“And they will make me a sanctuary and I will dwell among them. ” This remarkable instruction at the opening of this Shabbat Torah reading (Exodus 25-28) raises the question whether it implies the contraction of God of the Universe to a dwelling in a specific construction/space.
Indeed one midrash recognizes this possible dilemma and recounts that Moses upon hearing God’s instruction stepped back saying: God of the Universe, the heaven is your seat the earth is the place of your feet, how can one space contain your presence?” The answer, however, is enfolded in second part of the verse above: “and I will dwell among them.” Since the first part of the verse deals with building of the Tabernacle the expectation is that second part of the verse would say “And I will dwell in it.” Yet, surprisingly this is not what the verse declares; instead it says “and I will dwell among them,” among the people of Israel, and not in this or that space.
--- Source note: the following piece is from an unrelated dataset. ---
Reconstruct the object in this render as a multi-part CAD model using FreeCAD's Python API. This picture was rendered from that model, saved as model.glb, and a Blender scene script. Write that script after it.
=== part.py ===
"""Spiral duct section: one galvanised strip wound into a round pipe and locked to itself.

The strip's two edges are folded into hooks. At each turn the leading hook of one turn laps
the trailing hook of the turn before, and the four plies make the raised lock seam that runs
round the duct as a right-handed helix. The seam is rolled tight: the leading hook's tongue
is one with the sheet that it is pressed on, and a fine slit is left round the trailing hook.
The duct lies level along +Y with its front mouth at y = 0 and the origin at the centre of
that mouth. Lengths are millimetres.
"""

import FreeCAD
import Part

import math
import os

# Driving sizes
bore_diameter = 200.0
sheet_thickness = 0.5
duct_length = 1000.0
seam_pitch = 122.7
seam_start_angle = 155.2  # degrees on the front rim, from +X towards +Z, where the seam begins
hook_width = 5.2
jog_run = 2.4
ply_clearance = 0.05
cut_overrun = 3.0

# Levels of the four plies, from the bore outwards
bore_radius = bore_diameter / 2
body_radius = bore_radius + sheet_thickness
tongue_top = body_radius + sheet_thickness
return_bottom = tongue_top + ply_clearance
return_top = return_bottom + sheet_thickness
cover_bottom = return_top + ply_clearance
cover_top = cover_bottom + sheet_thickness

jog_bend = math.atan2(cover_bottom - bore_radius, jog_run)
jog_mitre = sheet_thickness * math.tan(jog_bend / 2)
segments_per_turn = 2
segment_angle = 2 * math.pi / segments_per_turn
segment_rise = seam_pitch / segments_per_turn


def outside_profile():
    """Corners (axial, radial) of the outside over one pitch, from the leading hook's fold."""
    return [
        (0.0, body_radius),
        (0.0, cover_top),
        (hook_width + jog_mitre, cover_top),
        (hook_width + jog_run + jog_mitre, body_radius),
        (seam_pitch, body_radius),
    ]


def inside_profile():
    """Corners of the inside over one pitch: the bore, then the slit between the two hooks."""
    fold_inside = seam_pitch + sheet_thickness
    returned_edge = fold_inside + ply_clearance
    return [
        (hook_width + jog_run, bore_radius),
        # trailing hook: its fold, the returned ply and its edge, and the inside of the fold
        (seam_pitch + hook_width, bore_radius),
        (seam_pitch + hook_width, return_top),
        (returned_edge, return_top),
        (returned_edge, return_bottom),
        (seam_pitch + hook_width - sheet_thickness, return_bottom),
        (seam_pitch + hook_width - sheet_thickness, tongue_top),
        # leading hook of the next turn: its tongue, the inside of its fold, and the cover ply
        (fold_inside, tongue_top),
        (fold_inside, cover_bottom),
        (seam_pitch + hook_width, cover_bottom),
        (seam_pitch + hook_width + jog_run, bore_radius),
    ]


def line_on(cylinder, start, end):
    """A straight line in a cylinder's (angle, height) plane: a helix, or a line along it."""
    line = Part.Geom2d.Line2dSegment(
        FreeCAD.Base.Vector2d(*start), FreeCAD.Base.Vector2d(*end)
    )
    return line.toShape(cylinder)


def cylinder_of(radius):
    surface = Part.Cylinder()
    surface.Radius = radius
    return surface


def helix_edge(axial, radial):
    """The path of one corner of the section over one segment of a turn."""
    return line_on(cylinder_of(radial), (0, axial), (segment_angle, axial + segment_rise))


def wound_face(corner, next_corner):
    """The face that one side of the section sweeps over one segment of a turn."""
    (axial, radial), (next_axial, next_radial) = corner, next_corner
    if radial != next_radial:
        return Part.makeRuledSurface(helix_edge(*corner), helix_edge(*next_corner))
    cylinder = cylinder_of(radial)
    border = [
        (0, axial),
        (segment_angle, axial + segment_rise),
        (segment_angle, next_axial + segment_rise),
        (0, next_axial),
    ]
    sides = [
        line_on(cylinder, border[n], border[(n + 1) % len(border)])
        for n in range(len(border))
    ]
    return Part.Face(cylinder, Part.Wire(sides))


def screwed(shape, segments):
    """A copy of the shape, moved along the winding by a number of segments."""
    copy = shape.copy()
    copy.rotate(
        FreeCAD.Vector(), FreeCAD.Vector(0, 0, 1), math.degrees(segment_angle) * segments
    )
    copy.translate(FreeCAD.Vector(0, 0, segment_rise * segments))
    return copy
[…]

From the words of the verse we learn that God ordered the building of the Tabernacle not for the sake of having a place to dwell in but so that He could dwell among his people who will follow Him and keep his covenant. And God in return will dwell among them.
The distinction between the Tabernacle, the Mishkan, and God’s dwelling was explored by rabbi Hirsh who wrote: “The meaning of ‘I will dwell among them’ is far beyond a mere Presence in a dwelling place. It signifies God’s dwelling among us as a manifestation of God’s covenant with the people Israel that is expressed in the blessing and safeguarding of personal and communal life.”